Additionally, on an average day, just 20 percent of men did any housework at all, compared with 49 percent of women. Women also spent more time on cooking and cleanup than men — 69 percent and 46 percent respectively. Men were “slightly more likely to engage in lawn and garden care than were women — 11 percent, compared with 7 percent.”

What’s even more frightening about these statistics, is that economist Valerie Ramey estimated, in 2008, using data collected from thousands of detailed time diaries, that married, employed women in 1900 put in about 27 hours a week on household chores. In 2005, she did the same. As of 2018, that number has barely moved.

This isn’t news to many. One study from University of Michigan found married women with more than three kids did an average of about 28 hours of housework a week, and their husband’s created seven additional hours of housework for them. Married men with more than three kids, by comparison, logged only about ten hours of housework a week.

It’s not to say men aren’t capable of putting in the same hours as their working spouses — they very much are. But it seems based on the data that they simply are choosing not to. Not only that, women typically take on more of the “mental load” in a family — meaning the worrying, thinking about appointments, grocery prep, doctor’s visits — all the little unseen things that take up hours and hours a week in our brains. Again, not to say men don’t also think about these things, but the burden usually falls on women.

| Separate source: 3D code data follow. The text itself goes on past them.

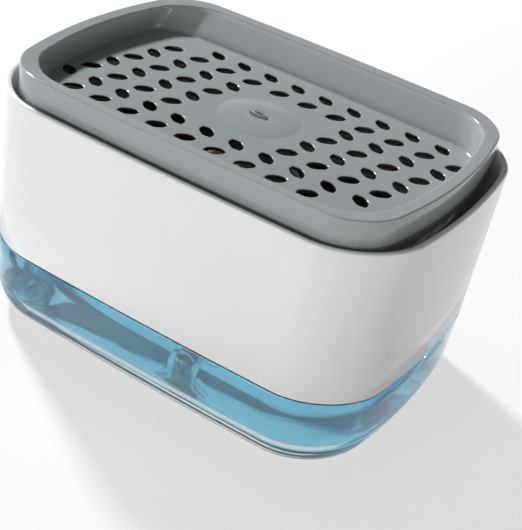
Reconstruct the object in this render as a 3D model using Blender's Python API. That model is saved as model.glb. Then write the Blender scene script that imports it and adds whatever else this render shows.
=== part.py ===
"""Dish soap dispenser: a clear soap tank, a white cover with a hand pump inside it,
and a grey press tray that holds a sponge. Metres, +Z up, the base stands on z = 0,
the long side lies along X and the front faces -Y."""
import math

import bmesh
import bpy
from mathutils import Vector

# Clearances that every piece shares.
seat_gap = 0.0003          # between two pieces that touch
running_gap = 0.0004       # between two pieces that slide past each other
cut_overrun = 0.002        # how far a cutter reaches past what it cuts

# The case, seen from above, measured at the rim of the cover.
case_length = 0.145
case_width = 0.1034
case_corner_radius = 0.0225
case_end_bow = 0.006       # how far a short side stands proud of its corners
case_side_bow = 0.0013     # the same on a long side
case_taper = 0.0006        # how much each side of the cover draws in at its foot

# The tank.
seam_height = 0.028        # where the cover starts
tank_wall = 0.0048
tank_floor = 0.006
tank_draft = 0.0006        # how much each side draws in above the bottom rounding
tank_bottom_radius = 0.012
cavity_bottom_radius = 0.007
soap_headspace = 0.0075    # from the foot of the deck's lip down to the soap

# The ring that seals the tank against the pump deck.
seal_thickness = 0.0014
seal_edge = 0.0002         # how far the seal stays back from both sides of the neck

# The cover.
cover_wall = 0.0018
cover_height = 0.0515
cover_rim_radius = 0.0008
cover_ledge_depth = 0.0022
cover_ledge_thickness = 0.0015

# The deck across the cover, which carries the pump and shuts the tank's neck.
deck_drop = 0.0326         # from the cover's rim down to the deck
deck_thickness = 0.0025
deck_lip_wall = 0.0018
deck_lip_depth = 0.0045
deck_lip_gap = 0.0005
boss_radius = 0.0135
boss_height = 0.0065

# The pump's barrel.
barrel_radius = 0.0102
barrel_wall = 0.0016
barrel_flange_radius = 0.0132
barrel_flange_thickness = 0.0014
barrel_gasket_thickness = 0.001
barrel_lift = 0.0085       # the foot's height above the table
foot_socket_depth = 0.004
foot_neck_length = 0.0011
foot_wall = 0.0018
foot_shoulder = 0.003
inlet_seat_radius = 0.0015
inlet_seat_mouth = 0.0036
inlet_seat_depth = 0.0024

# The tube that draws the soap up.
tube_radius = 0.0031
tube_wall = 0.001
tube_floor_gap = 0.0008

# The two valve balls and the cage over the lower one.
inlet_ball_radius = 0.0026
outlet_ball_radius = 0.0017
ball_lift = 0.0012
ball_rest_gap = 0.00025
cage_foot_thickness = 0.0015
cage_foot_radius = 0.0082
cage_wall = 0.0012
cage_gap = 0.0006
cage_top_thickness = 0.001
cage_top_hole_share = 0.62
cage_window_width = 0.0022
cage_window_height = 0.0018

# The return spring.
spring_wire = 0.0009
spring_coil_radius = 0.0063
spring_turns = 6.0
spring_end_rise = 0.00138  # how far the first and the last turn climb
spring_points_per_turn = 10

# The piston and its rod.
rod_radius = 0.0036
rod_bore_radius = 0.0014
rod_foot_radius = 0.0068
rod_foot_thickness = 0.0015
piston_height = 0.005
piston_gap = 0.0003
piston_cup_depth = 0.002
piston_lip = 0.0012
press_travel = 0.008

# The guide that the rod runs in, and the nut that holds it down.
guide_flange_thickness = 0.0014
guide_plug_gap = 0.0003
nut_wall = 0.0028
nut_top_thickness = 0.002
nut_foot_gap = 0.0008
nut_hole_gap = 0.001
nut_grip_depth = 0.0005
nut_grip_count = 24

# The head on the rod, which carries the tray.
head_radius = 0.014
head_floor_thickness = 0.001
head_neck_radius = 0.0068
head_socket_depth = 0.0029
head_chamber_radius = 0.0026
head_stop_gap = 0.0004
nozzle_pocket_radius = 0.0053
nozzle_seal_thickness = 0.0006
nozzle_seal_bore = 0.0029
nozzle_flange_thickness = 0.0009
nozzle_bore_radius = 0.001
nozzle_length = 0.0064     # the lens-shaped lip, seen from above
nozzle_width = 0.0025
nozzle_stand = 0.0008
nozzle_slit_length = 0.0044
nozzle_slit_width = 0.0008

# The press tray.
tray_end_gap = 0.0052      # from the outside of the cover in to the tray, short side
tray_side_gap = 0.0035     # the same on a long side
tray_corner_radius = 0.014
tray_end_bow = 0.007
tray_plate_bow = 0.0035    # the bow of the plate's short edges
tray_stand = 0.0077        # how far the tray's rim stands above the cover's
tray_depth = 0.0082        # from the rim down to the perforated plate
tray_plate_thickness = 0.0013
tray_skirt_wall = 0.0018
tray_skirt_depth = 0.0175
tray_rim_width = 0.004
tray_rim_drop = 0.0003     # the rim's band slopes down towards the plate by this much
tray_rim_inner_corner = 0.0135    # more than a parallel corner, so the band is wider there
tray_rim_radius = 0.0006
tray_end_slope = 0.0002    # how far a short inner wall leans in
tray_side_slope = 0.0095   # the same on a long inner wall
tray_plate_corner = 0.0095
tray_fillet = 0.0008
tray_ring_wall = 0.002
tray_ring_depth = 0.0058
tray_fillet_rise = 0.0005  # a step half way up the fillet, and how far in it stands
tray_fillet_inset = 0.0003
dome_radius = 0.0131
dome_height = 0.0008
dome_shares = ((0.45, 1.0), (0.75, 0.55), (1.0, 0.0))    # of its radius and its height, from the top down

# The drain slots in the plate.
slot_length = 0.0065
slot_width = 0.0036
slot_angle = math.radians(39.0)
slot_pitch = 0.0104
slot_row_pitch = 0.0081
slot_row_drift = 0.0022
slot_edge = 0.0303         # where the first and the last row are cut straight
slot_rows = 8
slot_end_rows_half = 4     # slots to each side of the middle in the two outer rows
slot_rows_half = 5
slot_blank_half = 1        # slots left out to each side of the middle by the outlet

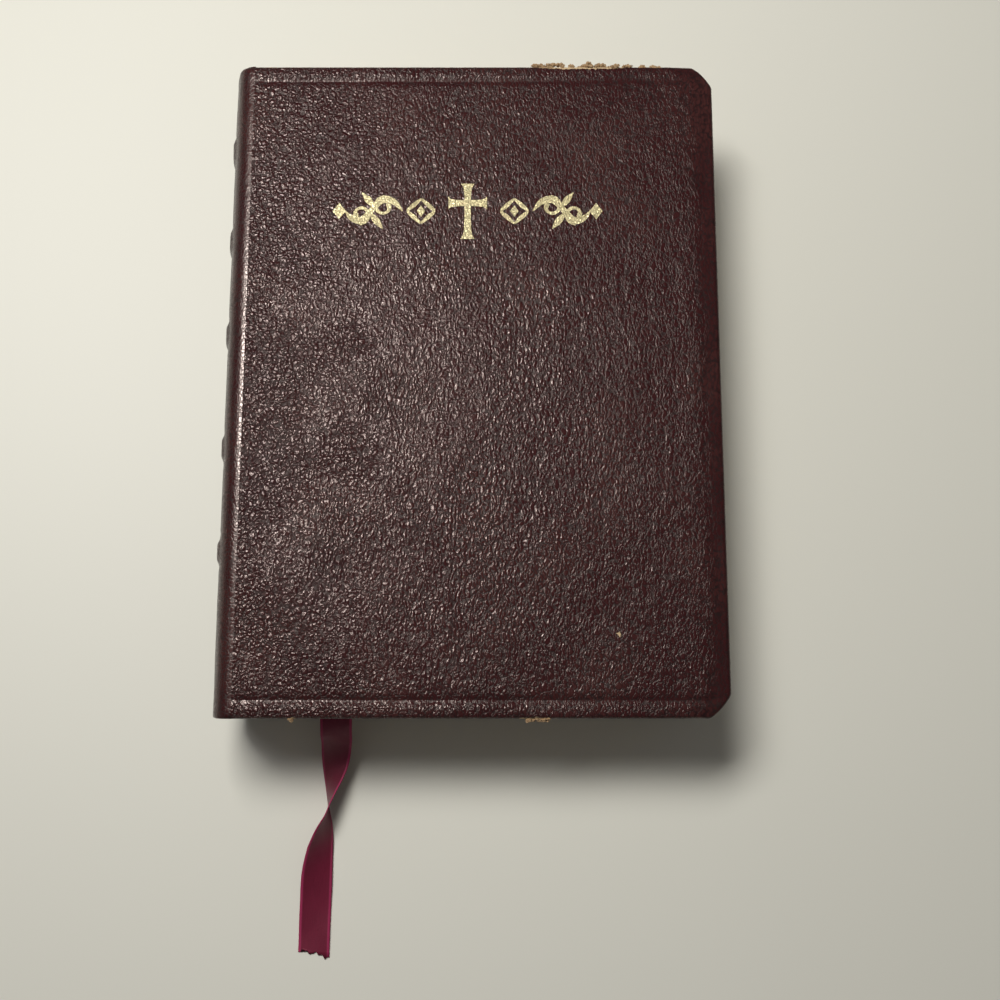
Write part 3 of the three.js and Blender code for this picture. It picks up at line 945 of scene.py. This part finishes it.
def ribbonStrip(name, route, replaced, frayed):
    places = [Vector((x + shift, y, z)) * mm for (x, y, z), *_ in route]
    sides = [Vector(step[1]) for step in route]
    widths = [Vector((step[2] if len(step) > 2 else ribbonLook["width"], 0, 0)) for step in route]
    length, stations = evenSteps(places)
    centre = [through(places, t) for t in stations]
    wide, count = ribbonLook["across"], len(stations) - 1
    shreds = random.Random(11)
    tips = [shreds.uniform(-0.9, 0.7) for _ in range(wide + 1)]
    vertices, weave = [], []
    for layer in (0, 1):
        for i, t in enumerate(stations):
            side = through(sides, t).normalized()
            along = (centre[min(i + 1, count)] - centre[max(i - 1, 0)]).normalized()
            up = along.cross(side).normalized()
            run = length / mm * i / count
            half = through(widths, t).x / 2
            for k in range(wide + 1):
                u = 2 * k / wide - 1
                spot = centre[i] + side * (u * half * mm)
                edge = smooth(0.80, 0.93, abs(u))
                wave = ribbonLook["cup"] * math.sin(run * 0.55 + 1.3 * u) * abs(u) * smooth(4, 12, run)
                thick = ribbonLook["thick"] * (0.36 + 0.20 * edge)
                lift = (wave if frayed else 0) + (thick if layer else -thick)
                spot = spot + up * (lift * mm)
                if frayed and i == count:
                    spot = spot + along * ((tips[k] - 0.9 * u) * mm)
                if frayed:
                    # the free end lies on the table and doesn't sink into it
                    spot.z = max(spot.z, (0.03 + (0.16 if layer != (up.z < 0) else 0)) * mm)
                vertices.append(spot)
                weave.append(((u + 1) * ribbonLook["width"] / 2, run))
    piece = newPiece(name, vertices, shellFaces(count + 1, wide + 1), finishes["ribbon"],
                     "text_block", [replaced])
    recalc(piece)
    layerUv = piece.data.uv_layers.new(name="weave")
    corners = [value for loop in piece.data.loops for value in weave[loop.vertex_index]]
    layerUv.data.foreach_set("uv", corners)
    return piece, centre, length


ribbonStrip("ribbonInner", innerRoute, "ribbon_marker", False)
ribbonTail, tailLine, tailLength = ribbonStrip("ribbonTail", tailRoute, "ribbon_tail", True)
print("ribbon made, free end", round(tailLength, 4), "m")


# Worn head edge: torn leather and card fibres
def fibreMaker():
    maker = Maker("tornEdge", [("Density", "NodeSocketInt"), ("Small", "NodeSocketFloat"),
                               ("Large", "NodeSocketFloat"), ("Seed", "NodeSocketInt")])
    crumb = maker.node("GeometryNodeMeshIcoSphere", None, {"Radius": 1.0, "Subdivisions": 2})
    where = maker.node("GeometryNodeInputPosition")
    rough = maker.node("ShaderNodeTexNoise", {"noise_dimensions": "4D"},
                       {"Vector": where.outputs[0], "Scale": 1.7})
    centred = maker.node("ShaderNodeVectorMath", {"operation": "SUBTRACT"},
                         {0: rough.outputs["Color"], 1: (0.5, 0.5, 0.5)})
    wide = maker.node("ShaderNodeVectorMath", {"operation": "SCALE"},
                      {0: centred.outputs[0], "Scale": 1.6})
    torn = maker.node("GeometryNodeSetPosition", None,
                      {"Geometry": crumb.outputs["Mesh"], "Offset": wide.outputs[0]})
    points = maker.node("GeometryNodeDistributePointsOnFaces", {"distribute_method": "RANDOM"},
                        {"Mesh": maker.given("Geometry"), "Density": maker.given("Density"),
                         "Seed": maker.given("Seed")})
    size = maker.node("FunctionNodeRandomValue", {"data_type": "FLOAT_VECTOR"},
                      {"Seed": maker.given("Seed"), "Min": maker.given("Small"), "Max": maker.given("Large")})
    turn = maker.node("FunctionNodeRandomValue", {"data_type": "FLOAT_VECTOR"},
                      {"Min": (0, 0, 0), "Max": (6.28, 6.28, 6.28), "Seed": 5})
    placed = maker.node("GeometryNodeInstanceOnPoints", None,
                        {"Points": points.outputs["Points"], "Instance": torn.outputs[0],
                         "Rotation": turn.outputs[0], "Scale": size.outputs[0]})
    maker.finish(maker.coated(maker.real(placed.outputs[0]), "torn"))
    return maker


def tornEdge():
    look = {"density": 11000000, "small": 0.09, "large": 0.50}  # scraps per square metre, and their sizes
    shreds = random.Random(21)
    # from x, to x, y, reach and depth below the face, in millimetres
    runs = [(-36.6, -35.9, -73.3, 0.35, 1.0), (12.9, 17.3, -73.2, 0.3, 0.9)]
    for low, high, count in ((14.2, 36.7, 34), (38.7, 40.0, 3), (41.3, 43.1, 4)):
        for _ in range(count):
            x = shreds.uniform(low, high)
            bulge = smooth(low - 2, 24, x) * smooth(high + 2, 28, x)
            runs.append((x - shreds.uniform(0.25, 0.9), x + shreds.uniform(0.25, 0.9),
                         73.0 + shreds.uniform(-0.25, 0.35 + 0.55 * bulge), shreds.uniform(0.12, 0.42),
                         shreds.uniform(0.15, 1.3)))
    vertices, faces = [], []
    for x0, x1, y, reach, below in runs:
        start = len(vertices)
        z = bookTop - below * mm
        side = 1 if y > 0 else -1
        for x, dy, dz in ((x0, -reach, 0.25), (x1, -reach, 0.25), (x1, reach, -0.25), (x0, reach, -0.25)):
            vertices.append((x * mm, (y + side * dy) * mm, z + dz * mm))
        faces.append((start, start + 1, start + 2, start + 3))
    seed = newPiece("tornPlace", vertices, faces, finishes["torn"])
    piece = fibreMaker().apply(seed, "tornFibres", {
        "Density": look["density"], "Small": look["small"] * mm, "Large": look["large"] * mm, "Seed": 8})
    settle(piece, "front_cover", [])
    print("torn fibres:", len(piece.data.polygons), "faces")


tornEdge()


# Gold stamping: a cross between lozenges, scrolls and dots, laid over the leather's surface
def stroke(points, widths, count=40):
    line = [Vector((x, y, 0)) for x, y in points]
    sizes = [Vector((width, 0, 0)) for width in widths]
    return [(through(line, k / count), through(sizes, k / count).x) for k in range(count + 1)]


def spiral(x, y, radius, start, sweep, widths, shrink=0.62, steps=9):
    points = []
    for k in range(steps):
        t = k / (steps - 1)
        angle = math.radians(start + sweep * t)
        reach = radius * (1 - shrink * t)
        points.append((x + reach * math.cos(angle), y + reach * math.sin(angle)))
    return stroke(points, widths)


def stamp(name, strokes, replaced):
    vertices, faces = [], []
    for level, line in enumerate(strokes):
        for i, (spot, half) in enumerate(line):
            ahead, behind = line[min(i + 1, len(line) - 1)][0], line[max(i - 1, 0)][0]
            along = (ahead - behind).normalized()
            across = Vector((-along.y, along.x, 0))
            for top in (0, 1):
                for u in (-1, -0.35, 0.35, 1):
                    x = (spot.x + across.x * u * half) * mm
                    y = (ornamentY + spot.y + across.y * u * half) * mm
                    z = bookTop + outerRise(x, y, 1) + (0.035 + 0.012 * level if top else -0.25) * mm
                    vertices.append((x, y, z))
        start = len(vertices) - 8 * len(line)
        for i in range(len(line) - 1):
            a, b = start + 8 * i, start + 8 * (i + 1)
            for k in range(3):
                faces.append((a + k, a + k + 1, b + k + 1, b + k))
                faces.append((a + 4 + k, b + 4 + k, b + 5 + k, a + 5 + k))
            faces.append((a, b, b + 4, a + 4))
            faces.append((a + 3, a + 7, b + 7, b + 3))
        for end in (start, start + 8 * (len(line) - 1)):
            for k in range(3):
                faces.append((end + k, end + 4 + k, end + 5 + k, end + k + 1))
    piece = newPiece(name, vertices, faces, finishes["foil"])
    recalc(piece)
    piece.data.set_sharp_from_angle(angle=math.radians(40))
    settle(piece, "front_cover", [replaced])


def mirrored(lines):
    return [[(Vector((-spot.x, spot.y, 0)), half) for spot, half in line] for line in lines]


ornamentY = 38.0
flare = (1.55, 0.95, 0.72, 0.72, 0.95, 1.55)
curl = (0.55, 0.5, 0.45, 0.4, 0.35, 0.35, 0.4, 0.55, 0.3)
stamp("foilCross", [
    stroke([(0, 6.5), (0, 5.4), (0, 3.0), (0, -2.5), (0, -5.2), (0, -6.5)], flare),
    stroke([(-4.3, 1.9), (-3.6, 1.9), (-1.6, 1.9), (1.6, 1.9), (3.6, 1.9), (4.3, 1.9)], flare),
], "foil_cross")
lozenge = [
    stroke([(10.4, 2.9), (12.0, 1.4), (13.3, 0), (12.0, -1.4), (10.4, -2.9)], (0.22, 0.5, 0.3, 0.5, 0.22)),
    stroke([(10.4, 2.9), (8.8, 1.4), (7.5, 0), (8.8, -1.4), (10.4, -2.9)], (0.22, 0.5, 0.3, 0.5, 0.22)),
    stroke([(10.4, y) for y in (1.3, 0.6, 0, -0.6, -1.3)], (0.05, 0.5, 0.9, 0.5, 0.05)),
]
scroll = [
    stroke([(14.5, 0), (16.6, 2.3), (19.2, 2.6), (21.4, 0.2), (23.6, -2.2), (26.0, -1.5), (27.2, 0)],
           (0.12, 0.72, 0.85, 0.62, 0.85, 0.6, 0.12)),
    spiral(18.6, 1.0, 2.3, 95, -330, curl),
    spiral(23.9, -0.7, 2.2, -85, -330, curl),
    stroke([(20.9, 1.0), (22.2, 2.7), (23.6, 4.4)], (0.3, 0.75, 0.06)),
    stroke([(21.6, -0.6), (20.2, -2.4), (18.8, -4.2)], (0.3, 0.75, 0.06)),
]
dot = [stroke([(28.6, y) for y in (1.9, 0.9, 0, -0.9, -1.9)], (0.05, 0.75, 1.4, 0.75, 0.05))]
for word, shape in (("lozenge", lozenge), ("rule", scroll), ("dot", dot)):
    stamp(f"foil{word.title()}Right", shape, f"foil_{word}_right")
    stamp(f"foil{word.title()}Left", mirrored(shape), f"foil_{word}_left")
print("gold stamping made")


# Finishes of the CAD pieces that stay
kept = {
    "front_cover_board": "board", "back_cover_board": "board", "spine_stiffener": "board",
    "spine_lining": "lining", "spine_gauze": "gauze", "front_pastedown": "endpaper",
    "back_pastedown": "endpaper", "front_flyleaf": "endpaper", "back_flyleaf": "endpaper",
}
for node, piece in frame["nodes"].items():
    wanted = kept.get(node)
    if node.startswith("sewing_thread"):
        wanted = "thread"
    if node.startswith("raised_band"):
        wanted = "board"
    if wanted:
        piece.data.materials.clear()
        piece.data.materials.append(finishes[wanted])


# Floor and light
def floor(half):
    corners = [(-half, -half, 0.0), (half, -half, 0.0), (half, half, 0.0), (-half, half, 0.0)]
    newPiece("floor", corners, [(0, 1, 2, 3)], floorFinish("paleFloor"), smoothFaces=False)


floor(4.0)

lights = [  # name, place, aim, size, watts, colour
    ("key", (-0.120, 0.205, 0.50), (0.0, 0.0, 0.0), (0.24, 0.15), 3.3, (1.0, 0.99, 0.935)),
    ("sheen", (-0.250, 0.145, 0.50), (-0.02, 0.0, 0.0), (0.12, 0.12), 3.9, (1.0, 0.98, 0.95)),
]
for name, place, aim, size, watts, colour in lights:
    lamp = bpy.data.lights.new(name, "AREA")
    lamp.shape = "RECTANGLE"
    lamp.size, lamp.size_y = size
    lamp.energy = watts
    lamp.color = colour
    holder = bpy.data.objects.new(name, lamp)
    holder.location = place
    holder.rotation_euler = (Vector(aim) - Vector(place)).to_track_quat("-Z", "Y").to_euler()
    holder.visible_diffuse = name != "sheen"
    holder.visible_glossy = name != "key"
    bpy.context.scene.collection.objects.link(holder)

world = bpy.data.worlds.new("studio")
world.use_nodes = True
world.node_tree.nodes["Background"].inputs[0].default_value = (0.95, 0.93, 0.90, 1)
world.node_tree.nodes["Background"].inputs[1].default_value = 0.13
bpy.context.scene.world = world
bpy.context.scene.view_settings.view_transform = "Standard"
bpy.context.scene.view_settings.look = "None"
print("light and floor made")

The data doesn’t lie. In another study, among women who decided to leave their full-time jobs, two-thirds cite “lack of household support from their husbands” as a decisive factor. These are educated, successful women who can’t juggle work and family because they don’t have any help.

The study also found on an average day, among adults living in households with children under age six, women spent 1.1 hours providing physical care to a child versus just 26 minutes spent by men. Perhaps women really could have it all if there was more balance in things like household chores, childcare, and time spent participating in leisure activities. Like a man.